The employer is obliged to assess and to measure (and/or to calculate) the levels of exposure to artificial optical radiation to which workers are likely to be exposed. Thereby he shall take account of
- the level, wavelength range, duration of exposure to artificial sources of optical radiation and the exposure limit values set out in the Annexes of this Directive.
- special circumstances such as multiple sources, indirect effects (blinding, explosion, fire), particularly sensitive risk groups of workers and possible effects resulting from workplace interactions between optical radiation and photosensitising chemical substances.
- standards of the International Electrotechnical Commission (IEC) in respect of laser radiation respectively recommendations of the International Commission on Illumination (CIE) and the European Committee for Standardisation (CEN) in respect of non-coherent radiation.
- principles of prevention set out in the Framework Directive 89/391/EEC.
Risk assessment shall be recorded on a suitable medium. It shall be furthermore carried out periodically and be updated, particularly if significant changes in working conditions can be observed or if it is indicated by health surveillance results.
The reduction of risks shall be based on the principles of prevention set out in the Framework Directive 89/391/EEC. Taking account of technical progress and of the availability of measures to control risk at source, the risks arising from exposure to artificial optical radiation shall be eliminated or reduced to a minimum.

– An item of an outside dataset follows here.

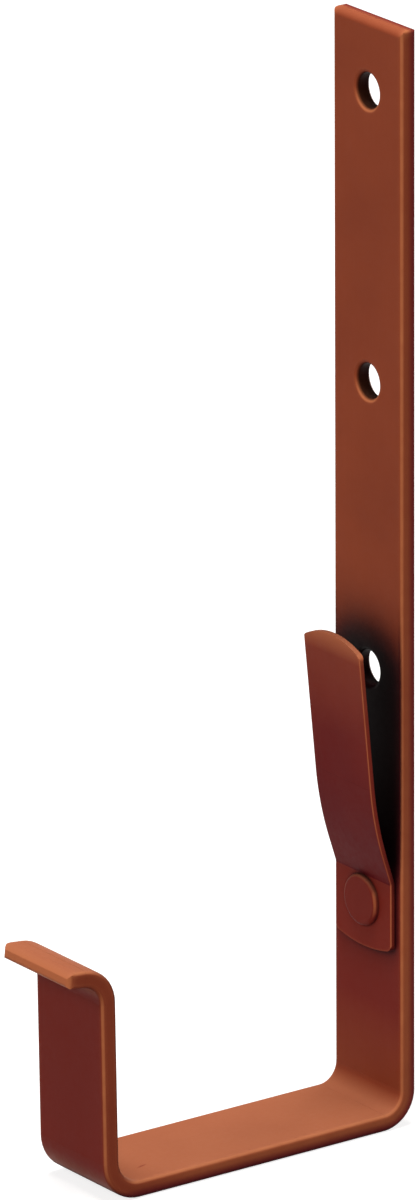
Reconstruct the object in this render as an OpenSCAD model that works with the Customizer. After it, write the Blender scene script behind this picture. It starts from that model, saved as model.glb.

If the results of the risk assessment indicate that exposure limit values may be exceeded, the employer shall devise and implement an action plan comprising technical and organisational measures in order to prevent the exposure exceeding the limit values.
The employer shall ensure that workers who are exposed to risks from artificial optical radiation and their representatives receive any necessary information and training relating to the outcome of the risk assessment.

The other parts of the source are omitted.